### RECORD EXTRACTS
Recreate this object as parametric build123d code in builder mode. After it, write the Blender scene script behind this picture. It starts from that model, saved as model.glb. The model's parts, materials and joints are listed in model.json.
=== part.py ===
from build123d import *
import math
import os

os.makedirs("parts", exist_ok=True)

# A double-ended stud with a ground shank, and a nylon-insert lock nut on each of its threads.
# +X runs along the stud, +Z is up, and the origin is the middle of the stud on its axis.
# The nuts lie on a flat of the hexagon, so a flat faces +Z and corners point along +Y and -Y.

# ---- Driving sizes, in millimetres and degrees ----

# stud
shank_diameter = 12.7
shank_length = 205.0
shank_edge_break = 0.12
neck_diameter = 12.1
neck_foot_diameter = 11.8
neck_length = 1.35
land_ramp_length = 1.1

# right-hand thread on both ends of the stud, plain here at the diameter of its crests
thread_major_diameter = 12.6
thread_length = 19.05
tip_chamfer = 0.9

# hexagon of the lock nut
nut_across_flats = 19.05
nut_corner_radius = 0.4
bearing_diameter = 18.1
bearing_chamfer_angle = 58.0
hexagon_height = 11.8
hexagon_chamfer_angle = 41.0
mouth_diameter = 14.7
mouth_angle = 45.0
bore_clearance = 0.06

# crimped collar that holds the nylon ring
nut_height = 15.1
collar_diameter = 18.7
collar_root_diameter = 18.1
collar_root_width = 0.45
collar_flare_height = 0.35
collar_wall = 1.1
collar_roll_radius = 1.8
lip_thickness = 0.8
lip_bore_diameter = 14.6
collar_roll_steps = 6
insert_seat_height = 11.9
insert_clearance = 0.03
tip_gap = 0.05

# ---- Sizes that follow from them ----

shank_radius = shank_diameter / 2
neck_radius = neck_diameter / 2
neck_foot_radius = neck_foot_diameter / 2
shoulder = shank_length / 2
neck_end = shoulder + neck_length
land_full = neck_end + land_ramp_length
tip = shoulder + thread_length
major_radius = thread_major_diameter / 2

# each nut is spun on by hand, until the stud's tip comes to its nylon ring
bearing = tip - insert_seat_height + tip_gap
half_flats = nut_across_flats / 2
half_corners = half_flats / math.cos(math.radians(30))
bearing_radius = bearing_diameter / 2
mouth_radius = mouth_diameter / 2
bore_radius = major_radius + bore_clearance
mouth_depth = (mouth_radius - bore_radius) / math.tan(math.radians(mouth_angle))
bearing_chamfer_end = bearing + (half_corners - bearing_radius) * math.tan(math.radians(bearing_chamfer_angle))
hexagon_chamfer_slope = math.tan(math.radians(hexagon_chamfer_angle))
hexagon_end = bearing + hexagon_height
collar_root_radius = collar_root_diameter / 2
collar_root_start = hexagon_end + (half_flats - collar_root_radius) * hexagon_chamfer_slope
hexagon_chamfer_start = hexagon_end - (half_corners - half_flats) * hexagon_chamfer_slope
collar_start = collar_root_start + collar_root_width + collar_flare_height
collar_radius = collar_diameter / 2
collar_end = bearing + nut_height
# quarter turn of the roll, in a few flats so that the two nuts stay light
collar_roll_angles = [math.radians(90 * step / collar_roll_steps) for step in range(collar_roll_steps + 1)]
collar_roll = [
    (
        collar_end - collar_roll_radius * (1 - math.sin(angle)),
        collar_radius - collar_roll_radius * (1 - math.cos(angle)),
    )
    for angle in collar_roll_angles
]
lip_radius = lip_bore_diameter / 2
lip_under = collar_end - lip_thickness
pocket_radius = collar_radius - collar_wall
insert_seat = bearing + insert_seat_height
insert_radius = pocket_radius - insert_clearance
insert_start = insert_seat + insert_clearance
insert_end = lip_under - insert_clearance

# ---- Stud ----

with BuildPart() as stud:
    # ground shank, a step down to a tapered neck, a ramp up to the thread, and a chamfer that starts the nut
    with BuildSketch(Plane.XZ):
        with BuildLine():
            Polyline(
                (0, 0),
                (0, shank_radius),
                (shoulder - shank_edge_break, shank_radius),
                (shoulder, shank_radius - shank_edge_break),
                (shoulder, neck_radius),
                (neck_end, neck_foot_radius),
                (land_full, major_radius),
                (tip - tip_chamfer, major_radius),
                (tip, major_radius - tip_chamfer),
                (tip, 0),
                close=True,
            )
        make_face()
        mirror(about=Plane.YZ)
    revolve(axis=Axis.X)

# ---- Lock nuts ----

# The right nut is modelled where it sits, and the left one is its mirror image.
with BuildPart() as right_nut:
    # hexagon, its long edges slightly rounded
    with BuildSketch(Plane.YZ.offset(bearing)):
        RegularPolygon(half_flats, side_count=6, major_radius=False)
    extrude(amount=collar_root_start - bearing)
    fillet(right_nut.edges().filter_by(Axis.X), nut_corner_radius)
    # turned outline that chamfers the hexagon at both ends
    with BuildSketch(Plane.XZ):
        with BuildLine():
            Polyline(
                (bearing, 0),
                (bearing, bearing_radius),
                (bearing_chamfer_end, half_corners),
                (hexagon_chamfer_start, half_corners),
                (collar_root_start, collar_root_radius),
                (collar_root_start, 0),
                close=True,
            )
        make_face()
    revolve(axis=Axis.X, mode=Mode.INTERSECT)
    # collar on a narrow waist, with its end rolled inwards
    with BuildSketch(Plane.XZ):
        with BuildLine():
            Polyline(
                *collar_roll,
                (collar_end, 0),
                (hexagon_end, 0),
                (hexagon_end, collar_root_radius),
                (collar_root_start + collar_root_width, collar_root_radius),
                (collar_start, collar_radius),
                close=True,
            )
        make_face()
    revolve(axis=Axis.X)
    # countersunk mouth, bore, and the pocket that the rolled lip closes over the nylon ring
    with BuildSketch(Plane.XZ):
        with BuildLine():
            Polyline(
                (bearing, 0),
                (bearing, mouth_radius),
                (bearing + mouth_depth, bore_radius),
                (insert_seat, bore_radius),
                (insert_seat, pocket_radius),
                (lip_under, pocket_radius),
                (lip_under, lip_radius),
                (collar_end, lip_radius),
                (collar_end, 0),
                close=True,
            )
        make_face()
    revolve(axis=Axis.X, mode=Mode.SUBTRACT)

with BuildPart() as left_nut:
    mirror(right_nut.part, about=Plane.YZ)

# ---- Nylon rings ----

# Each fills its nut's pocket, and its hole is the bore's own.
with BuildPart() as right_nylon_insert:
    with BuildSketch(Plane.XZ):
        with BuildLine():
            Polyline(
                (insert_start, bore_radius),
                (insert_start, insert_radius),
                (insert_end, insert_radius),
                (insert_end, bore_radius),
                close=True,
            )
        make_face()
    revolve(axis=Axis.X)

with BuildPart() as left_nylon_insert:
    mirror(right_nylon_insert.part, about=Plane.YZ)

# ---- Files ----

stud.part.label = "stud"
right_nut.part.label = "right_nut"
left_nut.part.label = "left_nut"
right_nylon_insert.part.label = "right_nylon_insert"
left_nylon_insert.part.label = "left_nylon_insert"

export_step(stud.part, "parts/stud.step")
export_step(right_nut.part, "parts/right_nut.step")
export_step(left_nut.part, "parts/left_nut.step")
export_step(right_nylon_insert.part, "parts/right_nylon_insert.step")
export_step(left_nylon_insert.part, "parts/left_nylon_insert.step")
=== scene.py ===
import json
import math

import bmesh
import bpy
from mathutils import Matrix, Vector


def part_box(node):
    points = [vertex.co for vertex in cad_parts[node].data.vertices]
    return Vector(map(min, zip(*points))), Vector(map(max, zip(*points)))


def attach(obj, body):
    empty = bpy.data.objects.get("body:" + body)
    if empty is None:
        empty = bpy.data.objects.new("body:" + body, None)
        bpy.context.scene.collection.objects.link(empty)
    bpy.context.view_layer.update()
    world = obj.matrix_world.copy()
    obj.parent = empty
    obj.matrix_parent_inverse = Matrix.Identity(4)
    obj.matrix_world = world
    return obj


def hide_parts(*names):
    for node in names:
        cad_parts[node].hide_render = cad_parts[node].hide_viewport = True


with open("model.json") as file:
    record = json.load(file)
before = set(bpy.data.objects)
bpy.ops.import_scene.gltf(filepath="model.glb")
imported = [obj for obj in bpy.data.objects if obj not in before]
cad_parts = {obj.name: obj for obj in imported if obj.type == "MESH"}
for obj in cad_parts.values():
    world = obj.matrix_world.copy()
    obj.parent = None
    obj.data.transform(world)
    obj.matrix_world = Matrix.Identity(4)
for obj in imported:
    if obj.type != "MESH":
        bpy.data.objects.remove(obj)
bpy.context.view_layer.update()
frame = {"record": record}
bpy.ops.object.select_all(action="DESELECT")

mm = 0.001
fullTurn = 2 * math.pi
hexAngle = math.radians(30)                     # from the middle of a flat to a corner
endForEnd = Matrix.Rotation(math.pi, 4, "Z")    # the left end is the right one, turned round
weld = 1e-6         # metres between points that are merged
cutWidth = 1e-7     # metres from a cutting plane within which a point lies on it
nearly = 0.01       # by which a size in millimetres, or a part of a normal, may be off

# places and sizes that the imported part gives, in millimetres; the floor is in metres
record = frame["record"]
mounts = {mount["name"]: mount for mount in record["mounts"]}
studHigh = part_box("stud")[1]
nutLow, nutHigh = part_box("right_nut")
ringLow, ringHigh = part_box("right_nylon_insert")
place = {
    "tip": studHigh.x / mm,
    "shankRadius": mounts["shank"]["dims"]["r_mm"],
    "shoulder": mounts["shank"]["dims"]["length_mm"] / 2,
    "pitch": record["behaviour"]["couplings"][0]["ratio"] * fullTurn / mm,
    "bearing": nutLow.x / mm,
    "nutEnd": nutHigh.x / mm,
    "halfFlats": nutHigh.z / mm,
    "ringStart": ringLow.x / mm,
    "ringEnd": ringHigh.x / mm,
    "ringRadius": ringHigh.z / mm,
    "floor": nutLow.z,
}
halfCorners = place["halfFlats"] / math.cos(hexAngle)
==
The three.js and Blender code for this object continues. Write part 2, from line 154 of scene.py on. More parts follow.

### WORK TO COMPLETE
Look through the records and gather each line with the word "Identity".

### RESULT FOR THIS EXERCISE
    obj.matrix_parent_inverse = Matrix.Identity(4)
    obj.matrix_world = Matrix.Identity(4)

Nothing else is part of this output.